Reflections on Rocks

Reflections on Rocks

by Mike Morgan

A poem titled “Mending Wall” by Robert Frost begins, “Something there is that doesn’t love a wall.” I’ll tell you right off the bat, that “something” is not me; I love rock walls and prove it regularly by adding to the ones I have built at my getaway house in Hickman County. Since I have exhausted my supply of large river rocks, on each trip to the farm I stop along I-40 and load my truck with rocks that have tumbled out of overhangs. Many are shale and contain fossilized remains of creatures that once lived at the bottom of a sea. Imagining Tennessee covered by a sea gives me perspective.
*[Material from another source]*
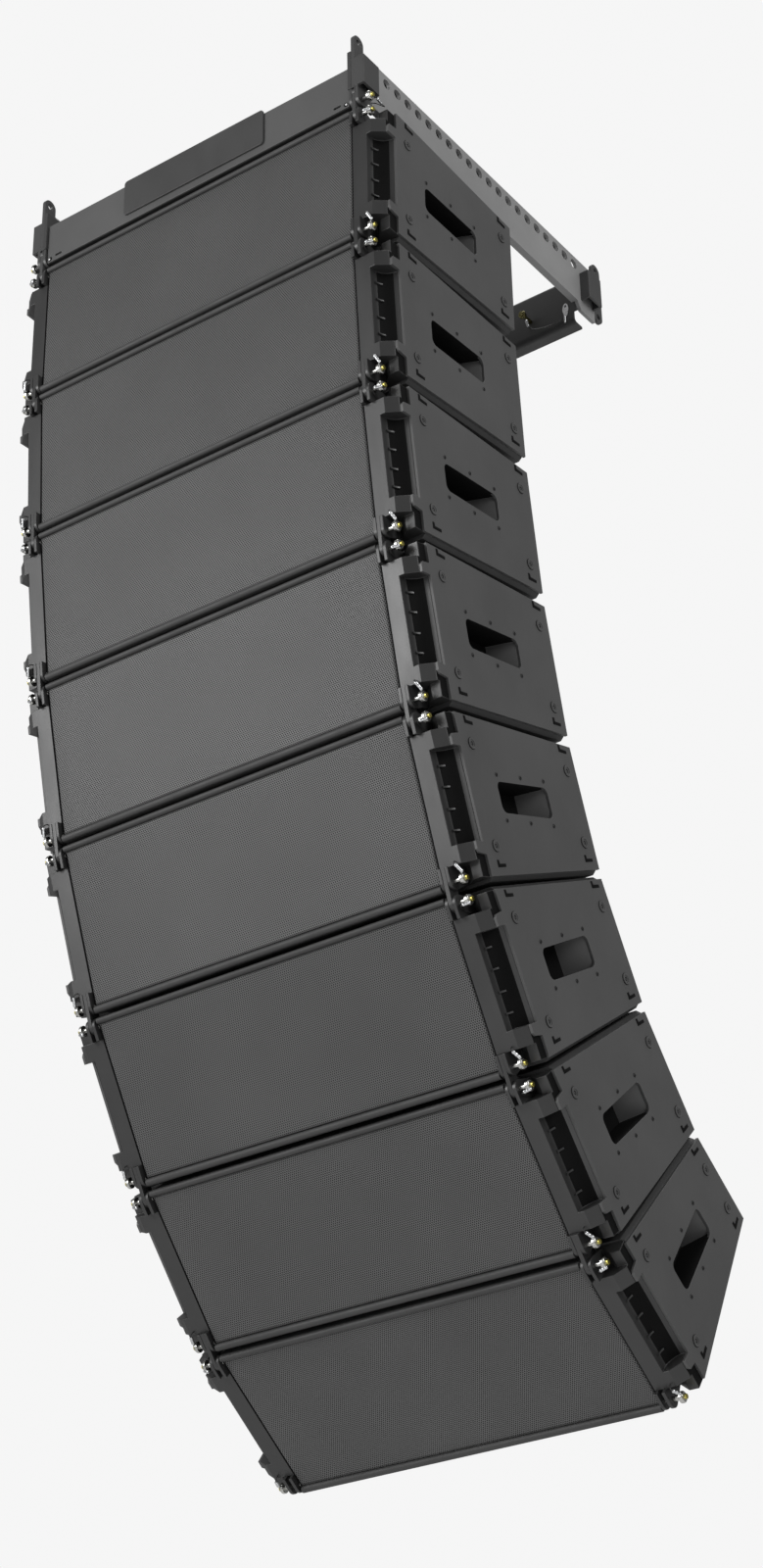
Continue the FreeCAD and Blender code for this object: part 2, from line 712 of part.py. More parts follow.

It would be easy to feel despair at my insignificance, but instead I am fascinated by the remnants of living creatures, by the intricate passages in rock carved by centuries of flowing water, and by the knowledge that the earth has survived things I can’t even imagine. While I haven’t surrendered my feeling of responsibility in caring for the earth and its creatures, I am comforted to be insignificant. I don’t want to be god. I direct my attention to enjoying the world around me as it is. I get wonderful exercise moving stones as large as I can manage from their original location to the hillsides I hope to stabilize. No doubt my walls will tumble at some point but I learned as I advanced into old age that once I have experienced a pleasure, it cannot be taken away. I can call it up and savor it. And I do that.